Data dearth, poor modelling flagged as constraints to Nigeria’s development planning
Inadequate modelling framework and poor implementation capacity by the various tiers of government, lack of adequate and necessary data, among other issues have been flagged as constraints to Nigeria’s development planning according to economic experts in Nigeria.
This was discussed at the first annual macroeconomic modellers international conference, themed COVID-19 and African economies: impacts, policy responses, and strategic options for the future organized by the Nigerian Association of Macroeconomic Modellers (NAMM).
While delivering the keynote address, titled Macroeconomic Modelling and Economic Planning in Nigeria: Lessons of Experience and Suggestions for the Future, Sam Olofin, Founder, Centre for Econometrics and Allied Research (CEAR), University of Ibadan said the concept of a perfect model that is most accurate to fit the data of the given economy and describe the economy most accurately and efficiently.
“Models should contain essential elements so that their results qualify for appropriate policy-making, rather than mere tools for research publications in academic journals,
The realistic assumptions should consider capital mobility, labour mobility, Macro closure, and optimal policy, and monetary/financial blocs,” he said.
He admitted that models could go wrong when modellers adopt oversimplified assumptions and when model solutions contrast with economic reality.

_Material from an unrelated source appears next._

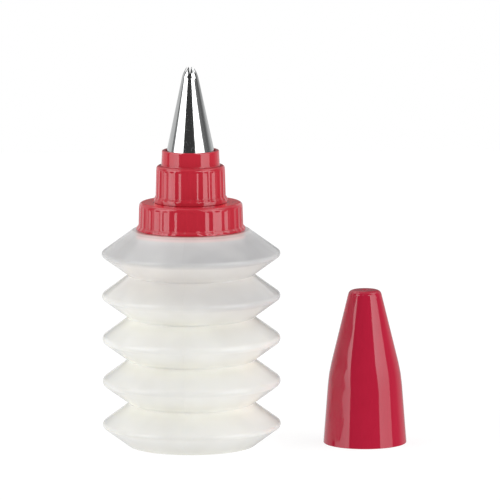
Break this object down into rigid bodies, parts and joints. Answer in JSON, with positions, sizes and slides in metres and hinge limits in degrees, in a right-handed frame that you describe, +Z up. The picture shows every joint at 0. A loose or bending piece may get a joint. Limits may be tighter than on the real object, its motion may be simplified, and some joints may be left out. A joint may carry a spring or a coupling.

“There should be more tenacity and rigorousness on the part of the government towards development planning and economic policymaking. In addition, modellers should not be reluctant to apply the rigorous steps and procedures needed in creating a good model,” he recommended.
During the panel session comprising David Adeosun, Director, Finance & Account, Ministry of Finance; Michael Adebiyi, Director, Research Department, Central Bank of Nigeria; Samuel Omenka, technical advisor to the Director-General, Budget office; Olusegun Omisakin, Chief Economist, Nigerian Economic Summit Group (NESG) and Henry Okodua, Senior Lecturer, Department of Economics, Covenant University, Ota.
The panellist mentioned that there is no synergy among researchers and policymakers in the private sector, public sector, and academia. Adding that there is usually a mismatch between theories and realities.
It was recommended that there is a need to deepen the policymaking process in the public sector with proper engagement between the public and private sector, furthermore, modellers must understand and envisage issues such as corruption, policies, etc.
Adeola Adenikinju, NAMM President in his remarks said that interest in macroeconomic modelling is waning among the younger scholars in Nigeria which poses a fundamental problem for proffering economic development solutions.
He added that it is important to increase interest in macroeconomic modelling through the use of incentives, less difficult representations, updated modelling techniques, and tools.